Tips regarding the KM application:

  1. Focusing on the central scenario usages: the new system surely includes many properties. However, when communicating the new system, it is important to focus on the functions and properties that will provide the highest added value for users. These can be emphasized via marketing aids (user manuals, pagelets, etc.) before and during the implementation process.Note: although it is tempting to display the entire palette of your system's abilities, focus on a limited package of properties and market them so that users do not experience a sense of overload and lack of focus.

  2. Presenting the competitive edge: know what is your system's unique advantage that you wish to implement and present it to users. This advantage is what distinguishes you from the alternative systems. Choosing to shift to your systems means altering users' work habits and routines. To encourage this change, you must convey to users what they gain from using this system. Do not rely on users discovering the system's advantages on their own; encourage them to try it out and refer them to its advantages and benefits.

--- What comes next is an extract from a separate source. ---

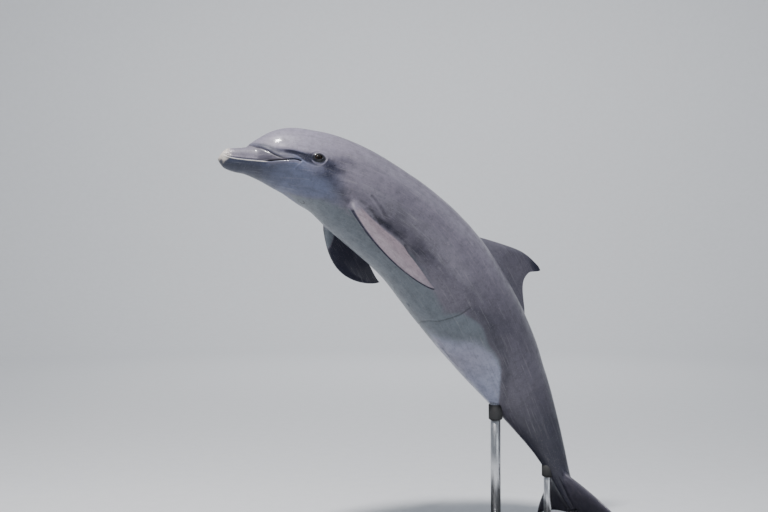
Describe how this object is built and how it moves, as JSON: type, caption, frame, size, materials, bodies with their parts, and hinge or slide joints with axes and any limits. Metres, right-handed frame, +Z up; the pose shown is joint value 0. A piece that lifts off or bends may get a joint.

  3. Adjusting expectations: most systems are based on needs. Workers' needs, management's needs, etc. When implementing a system, it is important to generate realistic expectations regarding the system's ability and objectives which it must display- no system, as amazing as it might be, can solve all challenges workers or management are currently facing. This is simply impossible. It is therefore better to avoid making promises you might not be able to keep. For example, a system that will answer all questions a worker might face is a matter of fantasy and it is irresponsible to suggest that your system fulfills it. Systems are usually launched gradually; the first stage does not include all required information. Unadjusted expectations can lead to dissatisfaction on behalf of the users, which in turn may lead to users being disappointed from the system's content and will not give it another chance.

  4. Phrasing a communication message: phrase a communication message that is as focused and specific as possible; generally phrased messages might make users feel that the system isn't designed for them. Incorporate functional information, screenshots and access to the content area and/or links to specific pages.

  5. Despite the great temptation to phrase your communication title as a question ("do you want to save hundreds of dollars?") motivating action, we must remember that this is a serious business organization; your system was designed to answer business needs. Enhance your users' sense of confidence in the system's relevance. Describe the benefits of using this system and direct them to use the system optimally.

  6. Content: every amateur journalist knows that a business notice must include the five W's: what, why, who, when and where. When the notice includes answers to all these questions, the readers receive all the information they need: what it is, when and where is it going to take place and finally, whether and why is might it be relevant to them. Remember to address these questions when communicating.

Tips regarding the implementation process

  1. Adapt the implementation process to users' operation patterns, so that you attain optimal exposure. The objective is to communicate the information when the worker is available and free to listen to these sort of issues (mornings before work commences or during the afternoon when the load decreases. Communicating during these hours allows users to actively participate in implementation undistracted).

  2. Another way to go is using existing organizational systems as implementation tools. The communication method depends on your creativity and (obviously) the resources at the dispense of your organization. You can, however, use the organization's existing websites as a launching platform for your new system. For example, you can use the organizational portal's frequently-viewed pages as a tool for communicating the entire new system or designated applications. It is preferable to communicate this information on the most frequently viewed pages, pages that we know users view, such as a page that displays search results or a page that displays welfare suggestions, etc.

  3. Encourage feedback: create a comprehensible and comfortable feature through which users can respond to the implementation process and the new system. This is the quickest and cheapest way to find out what the field thinks and improve the system. It is important to address every comment with full respect and make the user that sent it feel that their opinion is significant. While it is totally legitimate not to accept all offers, do not dismiss other opinions that may arise.

  4. To improve the implementation and learn from it, remain attentive to any voice heard from the field and review whether the implementation process is producing the results you expected. If necessary, change and adjust the process to current settings.

  5. Take a deep breath: optimal implementation takes time and improves as time goes by. Consider that implementation goals will not be immediately reached; try starting with generating a sense of something meaningful happening by raising awareness to the new system.

You've invested so much in setting up and implementing this system; however, this is really just the beginning. Keep on developing the system according to the needs the field raises, study the technological innovations and leading trends in today's market, thus improving the solutions you offer users.